While there is a law (Republic Act 6713 or the Code of Conduct and Ethical Standards for Public Officials and Employees) directing public officials and employees to respond to letters sent by the public within 15 days from their receipt, it does not clearly state the liabilities and penalties for violators.

Ideally, and this is what the proposed FOI law seeks to achieve, it does not matter whether the requesting party is a journalist or a farmer or a student, and it does not matter to what government office the request is made. Regardless of the government office, once a request is made, and the information or document requested is identified to be of public concern, it should be released.

Fearful officials

Government’s hesitation to pass an FOI law stems from its unfounded fear that “pseudo-journalists” or ordinary citizens might use the information as additional arsenal to attack public officials.

These fears, however, are purely speculative.

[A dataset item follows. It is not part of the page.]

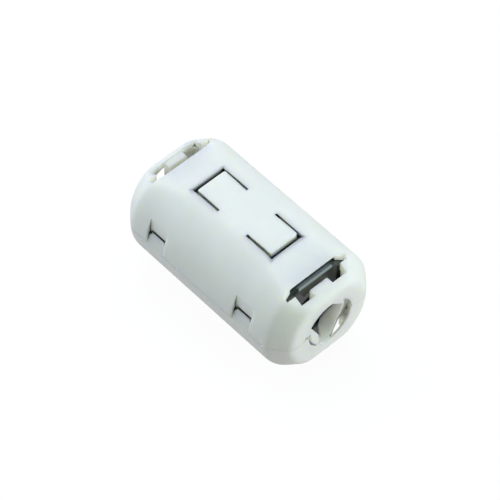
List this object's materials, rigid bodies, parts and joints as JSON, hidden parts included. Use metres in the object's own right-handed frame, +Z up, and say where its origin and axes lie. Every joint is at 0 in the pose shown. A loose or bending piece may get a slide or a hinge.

And even if it be true, should we allow it to frustrate our goals toward government transparency and public accountability?

Again, the Supreme Court, in the pre-Martial Law case of Subido versus Ozaeta (80 Phil 383 [1948]), addressed this issue by saying that it is not the duty of government officials “to concern themselves with the motives, reasons and objects of the person seeking access to the records” and “it is not their prerogative to see that the information which the records contain is not flaunted before the public gaze or that scandal is not made of it.”  It is up to the requesting party how he shall use the information, subject to consequences of existing laws.

For a country that continues to take pride in having one of the most vibrant and free press in the whole of Southeast Asia and, maybe, across the world, it is quite an irony that Filipinos still do not enjoy full access to government documents, records, data and transactions.

It’s been more than 25 years since our Constitution was passed guaranteeing the right to information and access to public records but, until now, we still do not have an FOI Law. Certainly, its passage is long overdue for Filipinos.